In 1956, with his own station off the air at night, Hancock began a 9 p.m. to 11:30 p.m. top 20 show, "Huntin' With Hunter," weeknights on KGFJ, where he started playing rock.
"At a time in which much of radio was confused over whether to stick with traditional pop music or venture into rock, Hancock was at his peak," Times pop music critic Robert Hilburn wrote in 1970. "He had been playing rhythm and blues records for years and was in the perfect spot when black music, not white imitations of it, came into style."
Hancock's career had its lows as well.
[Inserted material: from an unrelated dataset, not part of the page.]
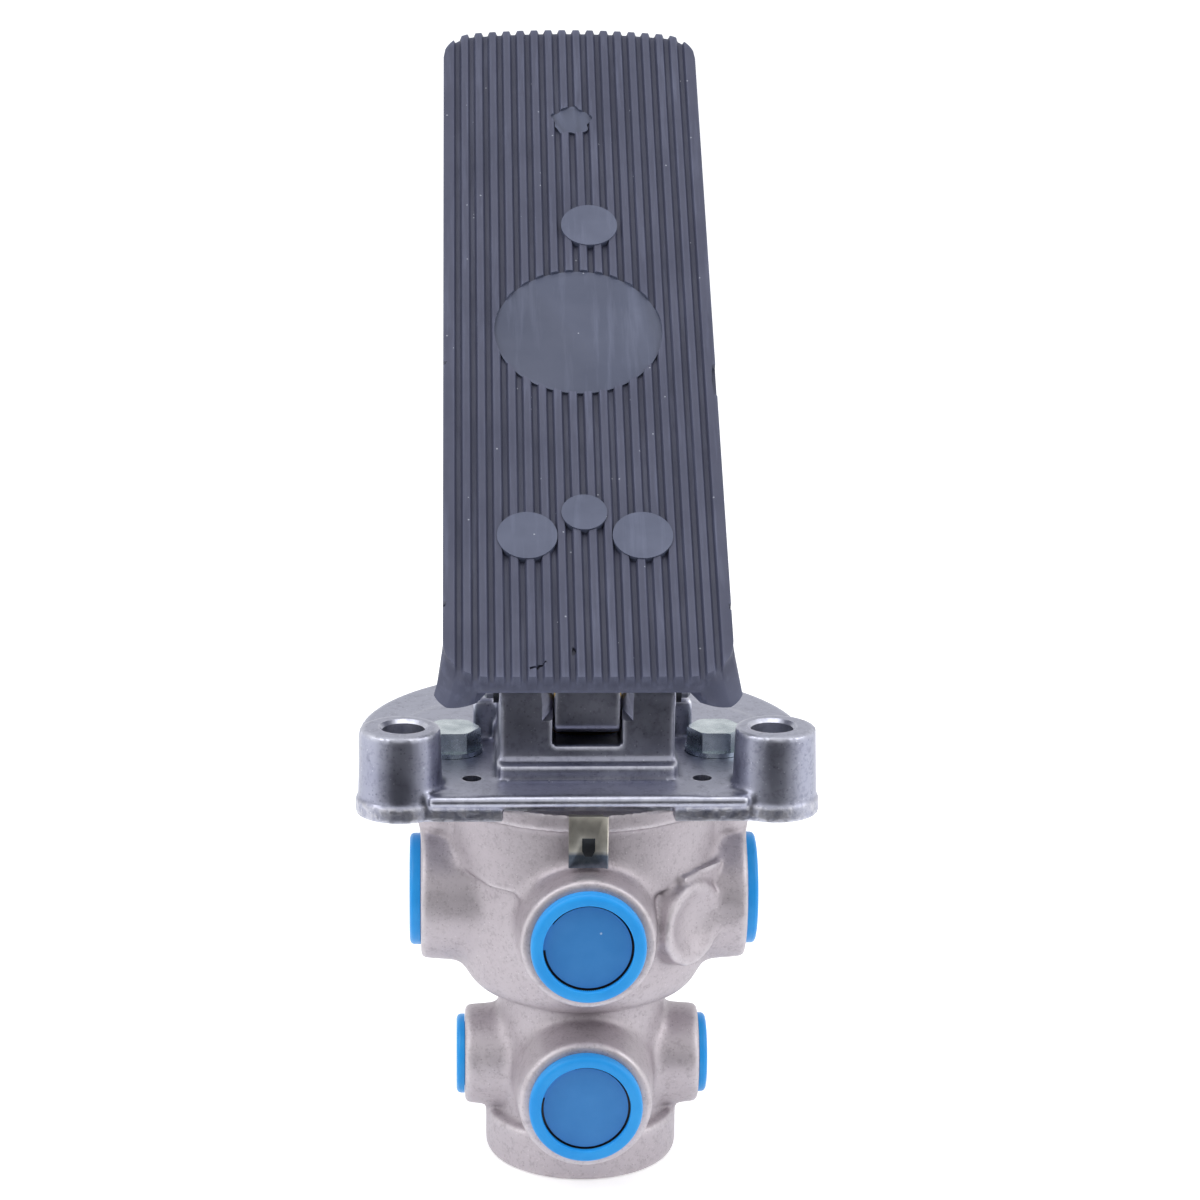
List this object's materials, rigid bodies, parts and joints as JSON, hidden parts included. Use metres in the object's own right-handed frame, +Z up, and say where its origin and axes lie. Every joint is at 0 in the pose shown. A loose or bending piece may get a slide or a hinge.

He was convicted in 1962 and sentenced to probation for failing to report $18,000 income in his tax statements for 1956-58. Prosecutors said the money was payola from record companies bribing him to plug and play their records. Hancock testified that he considered the occasional cash to be gifts.
In 1959, along with Roger Davenport, Hancock started Swingin' Records with a debut hit, "There Is Something on Your Mind" by saxophonist Big Jay McNeely. They also released songs by Marvin and Johnny, Rochell and the Candles and the Hollywood Saxons, among others.
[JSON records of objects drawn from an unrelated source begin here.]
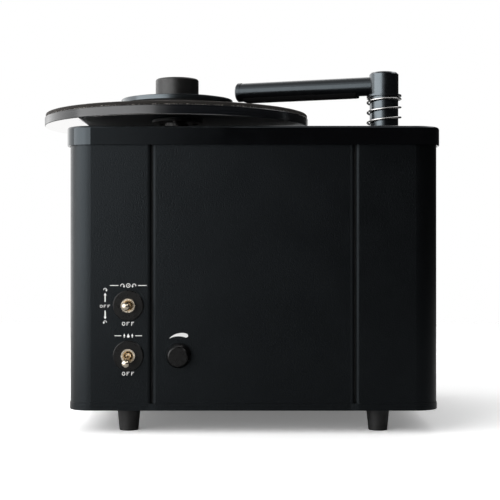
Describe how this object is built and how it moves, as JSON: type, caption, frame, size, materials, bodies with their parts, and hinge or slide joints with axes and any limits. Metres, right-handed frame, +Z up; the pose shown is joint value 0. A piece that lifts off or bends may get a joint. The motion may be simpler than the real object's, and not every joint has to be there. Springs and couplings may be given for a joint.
{
  "type": "record cleaning machine",
  "caption": "Vacuum record cleaning machine: black sheet case, overhanging turntable with clamp, sprung swing-over suction arm, two toggle switches and a level knob.",
  "frame": {"origin": "on the surface that it stands on, under the middle of the whole machine with its overhanging platter and rear drain spigot", "axes": "+Z up along the platter axis, so -Z out of the feet; -Y out of the front panel, so +Y out of the back along the drain spigot; +X to the right"},
  "size_m": [0.3535, 0.3594, 0.3173],
  "materials": {
    "case_paint": "fine-grained matte powder coat",
    "lid_gloss": "high-gloss moulded cap",
    "soft_rubber": "soft matte rubber",
    "zinc_steel": "zinc-plated steel",
    "foot_rubber": "matte moulded rubber",
    "platter_metal": "satin turned metal, fine turning lines on its rim",
    "platter_mat": "short dark fibre mat",
    "turned_metal": "turned aluminium",
    "polished_steel": "bright steel",
    "black_metal": "satin black",
    "bronze": "sintered bronze and brass",
    "gear_plastic": "moulded gear plastic",
    "cast_metal": "cast and deburred",
    "motor_metal": "pressed steel can",
    "clamp_metal": "satin black anodised, brighter turned rim",
    "knob_plastic": "fine-grained moulded plastic",
    "arm_metal": "satin black coating",
    "velvet": "short black velvet",
    "white_plastic": "moulded natural plastic",
    "hose_rubber": "flexible dark grey rubber",
    "float_plastic": "hollow float",
    "tap_brass": "turned brass",
    "lever_plastic": "dipped handle",
    "board": "circuit board with its parts",
    "nickel": "nickel plate"
  },
  "bodies": {
    "case": {"base_plate": "case_paint", "left_side_shell": "case_paint", "right_side_shell": "case_paint", "front_panel": "case_paint", "rear_panel": "case_paint", "top_lid": "lid_gloss", "seam_seals": "soft_rubber", "shell_brackets": "zinc_steel", "case_screws": "zinc_steel", "feet": "foot_rubber", "bearing_housing": "black_metal", "bearing_bushes": "bronze", "gearbox_case": "cast_metal", "gearbox_cover": "cast_metal", "platter_motor": "motor_metal", "drive_standoffs": "bronze", "arm_flange": "black_metal", "arm_guide": "white_plastic", "suction_hose": "hose_rubber", "waste_tank": "white_plastic", "tank_gasket": "soft_rubber", "tank_cover": "white_plastic", "vacuum_hose": "hose_rubber", "vacuum_motor": "motor_metal", "motor_mount": "soft_rubber", "fan_housing": "cast_metal", "exhaust_duct": "knob_plastic", "exhaust_grille": "knob_plastic", "drain_hose": "hose_rubber", "drain_tap": "tap_brass", "power_inlet": "knob_plastic", "control_board": "board", "wire_looms": "hose_rubber", "switch_bodies": "nickel", "switch_discs": "knob_plastic"},
    "platter": {"platter": "platter_metal", "platter_mat": "platter_mat", "platter_hub": "black_metal", "spindle": "polished_steel", "drive_gear": "gear_plastic"},
    "pinion": {"motor_pinion": "bronze", "motor_shaft": "polished_steel"},
    "clamp": {"clamp_disc": "clamp_metal", "clamp_seal": "soft_rubber"},
    "clamp_knob": {"clamp_knob": "knob_plastic"},
    "swing": {"spring_washer": "polished_steel", "arm_spring": "polished_steel"},
    "arm": {"arm_post": "arm_metal", "arm_head": "arm_metal", "arm_tube": "arm_metal", "arm_end_cap": "knob_plastic", "arm_pads": "velvet", "spring_collar": "arm_metal"},
    "float": {"float_ball": "float_plastic"},
    "impeller": {"vacuum_impeller": "turned_metal"},
    "drain_lever": {"drain_lever": "lever_plastic"},
    "fuse_drawer": {"fuse_drawer": "knob_plastic"},
    "turntable_toggle": {"turntable_toggle": "nickel"},
    "vacuum_toggle": {"vacuum_toggle": "nickel"},
    "level_knob": {"level_knob": "knob_plastic"}
  },
  "joints": [
    {"name": "platter_spin", "type": "hinge", "parent": "case", "child": "platter", "pos_m": [-0.05505, -0.05775, 0.27], "axis": [0, 0, 1], "continuous": true},
    {"name": "pinion_spin", "type": "hinge", "parent": "case", "child": "pinion", "pos_m": [-0.05505, -0.02145, 0.178], "axis": [0, 0, 1], "continuous": true},
    {"name": "clamp_lift", "type": "slide", "parent": "platter", "child": "clamp", "axis": [0, 0, 1], "range_m": [0, 0.025]},
    {"name": "clamp_turn", "type": "hinge", "parent": "clamp", "child": "clamp_knob", "pos_m": [-0.05505, -0.05775, 0.3], "axis": [0, 0, 1], "continuous": true},
    {"name": "arm_swing", "type": "hinge", "parent": "case", "child": "swing", "pos_m": [0.13325, -0.09775, 0.28], "axis": [0, 0, 1], "range_deg": [-75, 0]},
    {"name": "arm_down", "type": "slide", "parent": "swing", "child": "arm", "axis": [0, 0, -1], "range_m": [0, 0.0105], "stiffness_N_per_m": 450, "springref_m": -0.012, "deforming": ["arm_spring"]},
    {"name": "float_rise", "type": "slide", "parent": "case", "child": "float", "axis": [0, 0, 1], "range_m": [0, 0.02]},
    {"name": "impeller_spin", "type": "hinge", "parent": "case", "child": "impeller", "pos_m": [0.07175, 0.07225, 0.12], "axis": [0, 0, 1], "continuous": true},
    {"name": "drain_turn", "type": "hinge", "parent": "case", "child": "drain_lever", "pos_m": [0.02075, 0.15775, 0.04], "axis": [0, 0, 1], "range_deg": [0, 90]},
    {"name": "fuse_drawer_pull", "type": "slide", "parent": "case", "child": "fuse_drawer", "axis": [0, 1, 0], "range_m": [0, 0.014]},
    {"name": "turntable_switch", "type": "hinge", "parent": "case", "child": "turntable_toggle", "pos_m": [-0.09085, -0.15325, 0.1095], "axis": [-1, 0, 0], "range_deg": [-12, 12]},
    {"name": "vacuum_switch", "type": "hinge", "parent": "case", "child": "vacuum_toggle", "pos_m": [-0.09085, -0.15325, 0.0667], "axis": [-1, 0, 0], "range_deg": [0, 24]},
    {"name": "level_turn", "type": "hinge", "parent": "case", "child": "level_knob", "pos_m": [-0.04795, -0.15525, 0.067], "axis": [0, -1, 0], "range_deg": [-140, 140]}
  ],
  "couplings": [
    {"joint": "pinion_spin", "follows": "platter_spin", "ratio": -5}
  ]
}
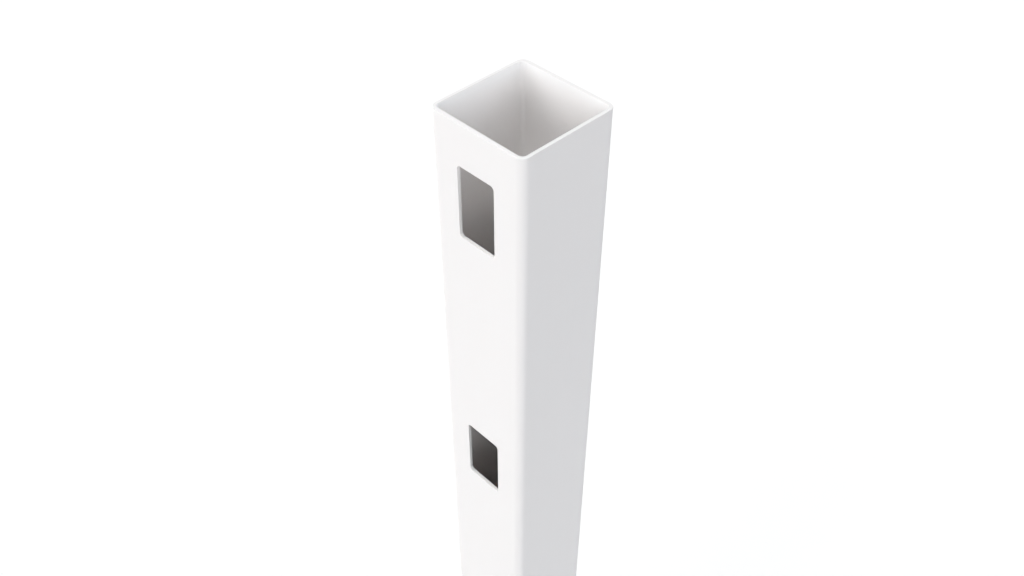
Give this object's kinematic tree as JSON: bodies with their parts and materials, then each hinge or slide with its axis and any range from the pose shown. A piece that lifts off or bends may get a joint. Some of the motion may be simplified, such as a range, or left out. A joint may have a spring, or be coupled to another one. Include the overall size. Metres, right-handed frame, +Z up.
{
  "type": "fence post",
  "caption": "Hollow square vinyl fence post, open at both ends, with rounded corners and rail holes routed through one wall for an end or gate post.",
  "frame": {"origin": "centre of the square foot, on the ground end's cut face", "axes": "+Z up the post to its open top, -Y out of the wall that has the rail holes, +X across that wall"},
  "size_m": [0.127, 0.127, 1.8288],
  "materials": {
    "white_vinyl": "satin"
  },
  "bodies": {
    "root": {"post": "white_vinyl"}
  },
  "joints": []
}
Although KPOP was sold and converted to country, Hancock remained at KGFJ through the 1960s. But he grew increasingly restive as program directors dictated what to play and what to say, and he left radio in 1968, to work in public relations for Western Outdoor News.
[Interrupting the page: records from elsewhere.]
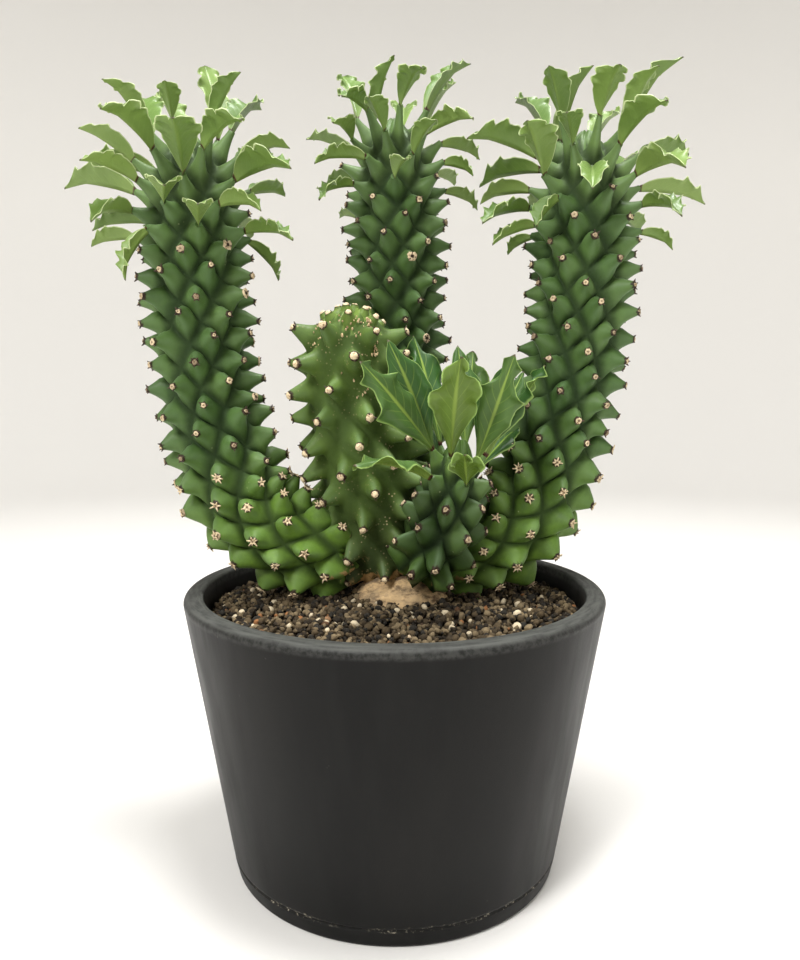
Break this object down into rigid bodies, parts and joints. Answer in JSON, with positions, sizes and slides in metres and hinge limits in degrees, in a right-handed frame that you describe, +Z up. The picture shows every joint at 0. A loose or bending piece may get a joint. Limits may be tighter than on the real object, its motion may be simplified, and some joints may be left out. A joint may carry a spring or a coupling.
{
  "type": "potted euphorbia",
  "caption": "Knobbly succulent with tall upturned stems, folded leaf rosettes, an old bare stem and a leafy side shoot, in a tapered round charcoal pot of grit.",
  "frame": {"origin": "centre of the pot's underside, on the surface it stands on", "axes": "+Z up along the pot's axis, -Y the front, +X to the right"},
  "size_m": [0.2318, 0.1527, 0.3047],
  "materials": {
    "pot_clay": "unglazed charcoal, satin, faint vertical streaks, greyer brushed rim",
    "grit": "loose brown and dark grit with a few pale grains",
    "cork": "pale tan cork, rough",
    "old_stem_skin": "olive green waxy skin with corky specks and dry tips",
    "stem_skin": "deep green waxy skin, yellower low down, cream leaf scars with dark spines",
    "leaf": "fresh green, satin, pale crisped margins",
    "shoot_leaf": "dark glossy green with a pale midrib and pale crisped margins"
  },
  "bodies": {
    "root": {"pot": "pot_clay", "potting_soil": "grit", "root_crown": "cork", "old_stem": "old_stem_skin", "stem_left": "stem_skin", "stem_right": "stem_skin", "stem_back": "stem_skin", "side_shoot": "stem_skin", "leaf_left_01": "leaf", "leaf_left_02": "leaf", "leaf_left_03": "leaf", "leaf_left_04": "leaf", "leaf_left_05": "leaf", "leaf_left_06": "leaf", "leaf_left_07": "leaf", "leaf_left_08": "leaf", "leaf_left_09": "leaf", "leaf_left_10": "leaf", "leaf_left_11": "leaf", "leaf_left_12": "leaf", "leaf_left_13": "leaf", "leaf_left_14": "leaf", "leaf_left_15": "leaf", "leaf_left_16": "leaf", "leaf_right_01": "leaf", "leaf_right_02": "leaf", "leaf_right_03": "leaf", "leaf_right_04": "leaf", "leaf_right_05": "leaf", "leaf_right_06": "leaf", "leaf_right_07": "leaf", "leaf_right_08": "leaf", "leaf_right_09": "leaf", "leaf_right_10": "leaf", "leaf_right_11": "leaf", "leaf_right_12": "leaf", "leaf_right_13": "leaf", "leaf_right_14": "leaf", "leaf_right_15": "leaf", "leaf_back_01": "leaf", "leaf_back_02": "leaf", "leaf_back_03": "leaf", "leaf_back_04": "leaf", "leaf_back_05": "leaf", "leaf_back_06": "leaf", "leaf_back_07": "leaf", "leaf_back_08": "leaf", "leaf_back_09": "leaf", "leaf_back_10": "leaf", "leaf_back_11": "leaf", "leaf_back_12": "leaf", "leaf_back_13": "leaf", "leaf_shoot_01": "shoot_leaf", "leaf_shoot_02": "shoot_leaf", "leaf_shoot_03": "shoot_leaf", "leaf_shoot_04": "shoot_leaf", "leaf_shoot_05": "shoot_leaf", "leaf_shoot_06": "shoot_leaf", "leaf_shoot_07": "shoot_leaf", "leaf_shoot_08": "shoot_leaf"}
  },
  "joints": []
}
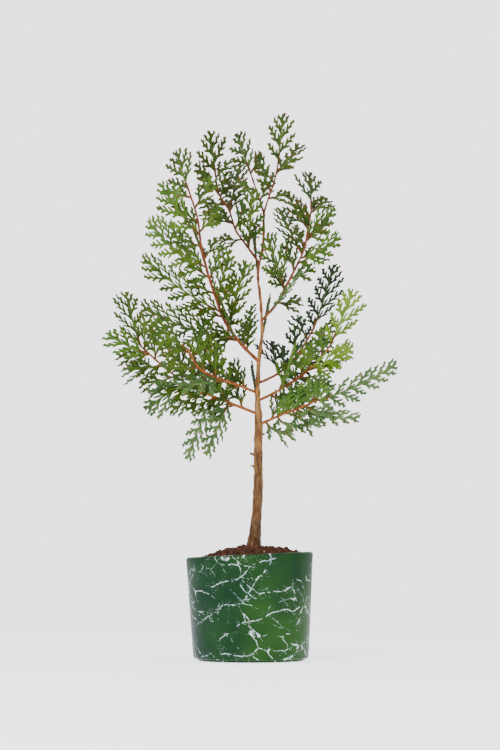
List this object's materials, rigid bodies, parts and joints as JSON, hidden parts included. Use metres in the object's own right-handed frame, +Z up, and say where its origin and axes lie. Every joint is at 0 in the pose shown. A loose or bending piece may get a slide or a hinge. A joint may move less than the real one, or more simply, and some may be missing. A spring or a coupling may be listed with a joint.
{
  "type": "oriental arborvitae bonsai",
  "caption": "Small oriental arborvitae grown as a bonsai, with flat feathery sprays on a slender trunk, in a round marbled green pot that stands on its flat underside.",
  "frame": {"origin": "centre of the pot's flat underside, at the height of the surface that it stands on", "axes": "+Z up along the trunk, +X to the right and +Y to the back as seen from the front"},
  "size_m": [0.1797, 0.1064, 0.3282],
  "materials": {
    "pot_glaze": "gloss",
    "soil": "matte",
    "trunk_bark": "matte",
    "bough_bark": "matte",
    "foliage": "satin"
  },
  "bodies": {
    "root": {"foliage_back_high": "foliage", "foliage_back_left": "foliage", "foliage_back_low": "foliage", "foliage_back_middle": "foliage", "foliage_fore_left": "foliage", "foliage_fore_right": "foliage", "foliage_inner_fan": "foliage", "foliage_inner_left": "foliage", "foliage_inner_left_low": "foliage", "foliage_inner_right": "foliage", "foliage_inner_top": "foliage", "foliage_left_cover": "foliage", "foliage_left_cover_out": "foliage", "foliage_left_cover_up": "foliage", "foliage_left_high": "foliage", "foliage_left_inside": "foliage", "foliage_left_inside_low": "foliage", "foliage_left_inside_mid": "foliage", "foliage_left_low": "foliage", "foliage_left_lowest": "foliage", "foliage_left_mid": "foliage", "foliage_left_skirt_down": "foliage", "foliage_left_skirt_inner": "foliage", "foliage_left_skirt_mid": "foliage", "foliage_left_skirt_near": "foliage", "foliage_left_skirt_out": "foliage", "foliage_left_skirt_tip": "foliage", "foliage_left_top": "foliage", "foliage_right_edge": "foliage", "foliage_right_fan": "foliage", "foliage_right_front_inner": "foliage", "foliage_right_front_outer": "foliage", "foliage_right_front_top": "foliage", "foliage_right_inner_high": "foliage", "foliage_right_inner_mid": "foliage", "foliage_right_outer_high": "foliage", "foliage_right_outer_low": "foliage", "foliage_right_rear_inner": "foliage", "foliage_right_rear_top": "foliage", "foliage_right_skirt_down": "foliage", "foliage_right_skirt_top": "foliage", "foliage_right_skirt_up": "foliage", "foliage_right_top": "foliage", "foliage_tip_inner_side": "foliage", "foliage_tip_left": "foliage", "foliage_tip_right": "foliage", "foliage_tip_right_side": "foliage", "inner_bough": "bough_bark", "left_bough": "bough_bark", "left_leader": "bough_bark", "low_left_long": "bough_bark", "low_left_upper": "bough_bark", "low_right_lowest": "bough_bark", "low_right_middle": "bough_bark", "low_right_upper": "bough_bark", "pot": "pot_glaze", "right_bough": "bough_bark", "right_leader": "bough_bark", "soil": "soil", "trunk": "trunk_bark"}
  },
  "joints": []
}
Hancock's wife of 41 years, Dorothy, died in 1999. In addition to his daughter, Rosemary, of Claremont, he is survived by two other children, Victoria Hawks and Myron Mills, of Roseburg, Ore.; six grandchildren, five great-grandchildren and two great-great-grandchildren.
Services are scheduled at 2 p.m. Aug. 28 at Claremont United Methodist Church, 211 W. Foothill Blvd., Claremont.
The family has asked that memorial donations be sent to Claremont United Methodist.